I have a few theories about why this might be. First off, the PG-13 rating is a lot more important nowadays, and apparently there are pretty harsh restrictions on the kind and amount of gore you can show in a PG-13 movie. Second, these pop culture icons are catering, at least in part, to an aging fanbase that no longer really wants to think about physical pain. And then there’s just the pervasive sense that creators are pandering harder than ever before, and providing purer and more candy-coated escapism as a result. A hero who doesn’t just sail through every fight is more of a risky proposition, for audiences who just want happy fun times.

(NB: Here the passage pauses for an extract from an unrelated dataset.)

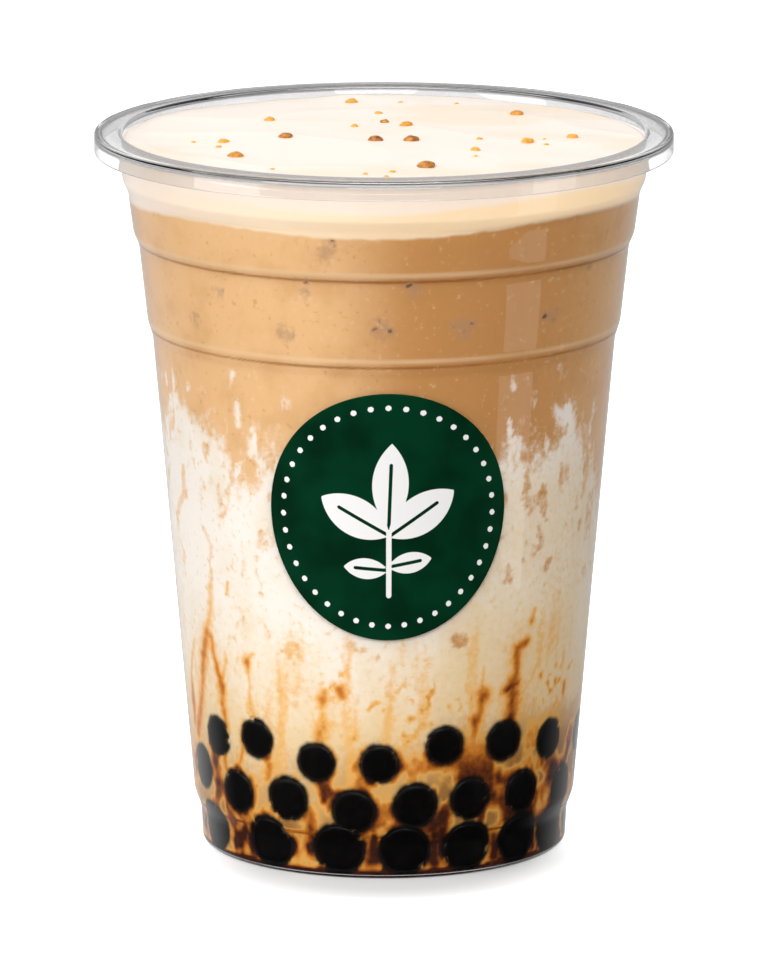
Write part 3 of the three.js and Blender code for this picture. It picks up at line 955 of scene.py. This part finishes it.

Oh, and finally, all of the fights and explosions are CG nowadays, and nobody really wants you to think there’s a real human being getting chased by Transformers.

That said, there are definitely some notable exceptions. Add “a nasty beatdown” to the reasons why Mad Max: Fury Road was keeping it real. Netflix’s Daredevil and Jessica Jones both went there. In fact, one bright spot lately is that we’re finally willing to see female action heroes take some hits: the Supergirl pilot was surprisingly violent, which did a lot to offset the cheery/campy tone in general. The Hunger Games movies are always willing to put Katniss through the meatgrinder, physically as well as psychologically.

Let’s be clear that I’m not saying we need more violence in movies, or that it needs to be more explicit. I’m saying that if you’re going to show violence, and make that a major feature of the story, then I think it’s actually healthy to show the main character enduring the consequences. Heroes who dish it out but can’t take it are bullies. And really, violence is what happens when people have disagreements that escalate beyond brisk words.


Even beyond showing what violence leads to, what I really miss is heroes who can be hurt, and who show it. Heroes who don’t just shrug everything off while dodging giant CG meatballs. I love seeing the wince, the hesitation, before plunging back into the fray. I get more goosebumps from a hero who can’t give up, because my friends need me, than from someone who just sails through every fight unscathed.